Environment notebook

Pollution board: End permits how?

The Arkansas Department of Environmental Quality will look into how it can discontinue the farm permitting program that it announced Thursday it would no longer offer, department Director Becky Keogh said Friday.

Administrative Law Judge Charles Moulton of the Arkansas Pollution Control and Ecology Commission asked Keogh at the commission's monthly meeting Friday whether the department would pursue a rule-making effort to remove the permit from its established regulations.

Currently, Moulton said, Regulation 6 provides for the statewide general permit for concentrated animal feeding operations.

Changing regulations requires the initiation of rule-making by the commission, which then sends the change out for public comment and review by the governor's office and the Legislature, and then it must vote on final adoption of the regulation change.

The department announced Thursday that it would no longer offer the statewide general permit under Regulation 6, which refers to the federal pollutant discharge program, after receiving only one application for it since its creation in 2011. That application came from C&H Hog Farms in Mount Judea, which received approval.

Moulton said that in 2011 the commission was told that the permit would be necessary to get the state on par with the federal government's less strict permitting process. The permit was designed to mirror a proposed similar permit by the federal government that would be less stringent and would cut down on paperwork and make the permitting process easier.

But the federal government never implemented that type of permit, Keogh said, which made the state's version unnecessary.

Keogh's and Moulton's exchange was a small part of a more than two-hour meeting Friday that consisted of comments denouncing the department's approval of C&H Hog Farms' permit application in 2012, which many argued at the time was done without adequate public input.
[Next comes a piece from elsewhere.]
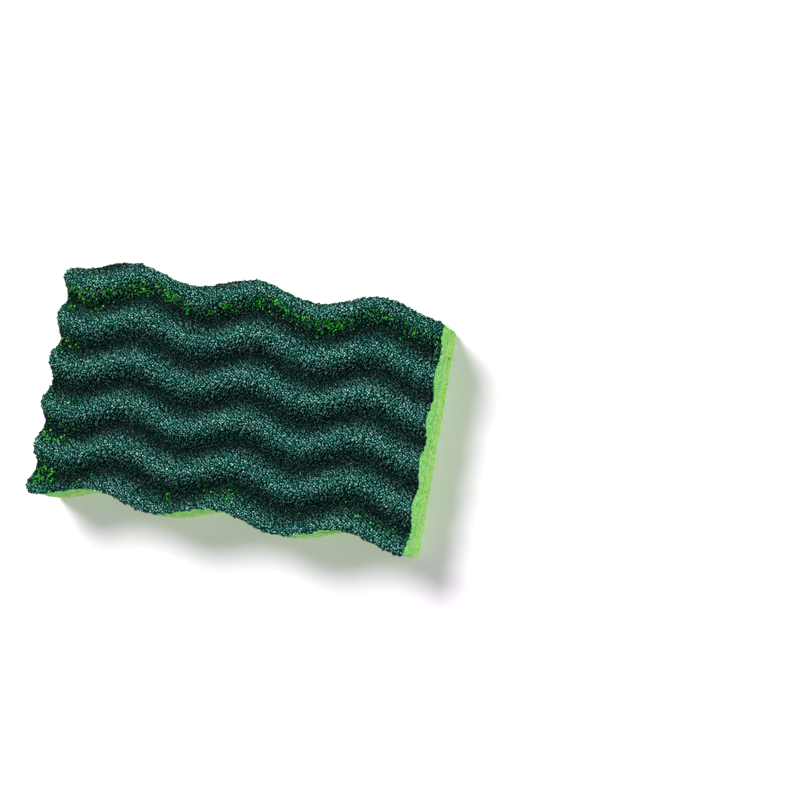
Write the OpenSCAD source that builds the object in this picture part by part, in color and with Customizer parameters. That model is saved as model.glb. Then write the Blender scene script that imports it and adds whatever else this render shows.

Several who commented urged the department on Friday to look into whether the hog waste ponds at C&H Hog Farms are leaking into the terrain in the Buffalo National River watershed. Newly obtained research has caused them to suspect that the ponds are leaking.

Bill add-on cuts $1 special landfill fee

The Arkansas Legislature's Joint Budget Committee amended the Arkansas Department of Environmental Quality's budget bill for fiscal 2017 to prevent the department from collecting an extra $1 landfill tipping fee that funds electronics recycling.

The special language, added this week, asks that the fee not be levied from July 1 through June 30, 2017.

The bill remains in committee.

The department sought special language to prevent the landfill tipping fee from rising by $1 after projecting that the landfill post-closure trust fund would drop to $15 million sometime this spring, which would trigger the extra charge.

C&L Landfill in Fayetteville is the only current user of the funds, department spokesman Kelly Robinson said. The landfill was authorized up to $3.4 million by the department and its appellate body -- the Pollution Control and Ecology Commission -- for repairs to its landfill cap near where the city wants to build a park.

The balance of the post-closure trust fund has not yet dropped to $15 million to trigger the fee. Its balance at the end of March was $17.9 million. C&L is authorized to use up to $500,000 each month.

Department Director Becky Keogh said last fall that the electronics recycling program had $9 million in reserves. Electronics recycling funds for solid waste districts across the state may continue with the leftover money, Keogh said this week.

Without the extra $1 charge at landfills, the landfill tipping fee is $2.50 per ton for any company or municipality that dumps trash into the landfill.

Some 3.4 million tons of trash were deposited in Arkansas landfills in fiscal 2015, according to a Department of Environmental Quality report released last fall.

A 1991 law allocated $1 toward the landfill post-closure fund and $1.50 toward solid-waste management and recycling. The post-closure fund helps maintain landfills after they close.

According to the 1991 law, once the post-closure fund reached $25 million, collection of the $1 fee would cease. It would begin again once the fund dropped to $15 million. But in 2007, the Arkansas Legislature banned electronic waste in landfills, prompting legislation to address recycling of such material.

Act 512 was passed to provide funds for electronic-waste recycling by keeping the $1 post-closure fund fee in place, even when the post-closure fund exceeded $25 million. When the fund hit the $25 million mark in January 2009, that $1 fee continued to be collected and went toward an electronics-recycling grant program for which districts applied.

However, the language of the 2007 bill also keeps the $1 fee in place for electronics recycling when the post-closure fund drops back to $15 million. That would raise the landfill fee to $3.50.

Funds help farms with water quality

Farmers in eight states, including Arkansas, can apply for up to $2 million in funds from the U.S. Department of Agriculture to install stations to measure water quality at the edges of their fields, the department announced this week.

The funding is also available for farmers in "key watersheds" in Alabama, Iowa, Michigan, Missouri, New York, Vermont and Washington.

The funds were announced at a meeting of the Mississippi River/Gulf of Mexico Hypoxia Task Force in St. Louis, which is working to reduce pollution in the Mississippi River that's causing a "dead zone" in the Gulf of Mexico between Louisiana and Mississippi.

"Hypoxia" or "dead zone" refers to low oxygen levels that can kill fish and other marine life. States are studying their contributions to the dead zone.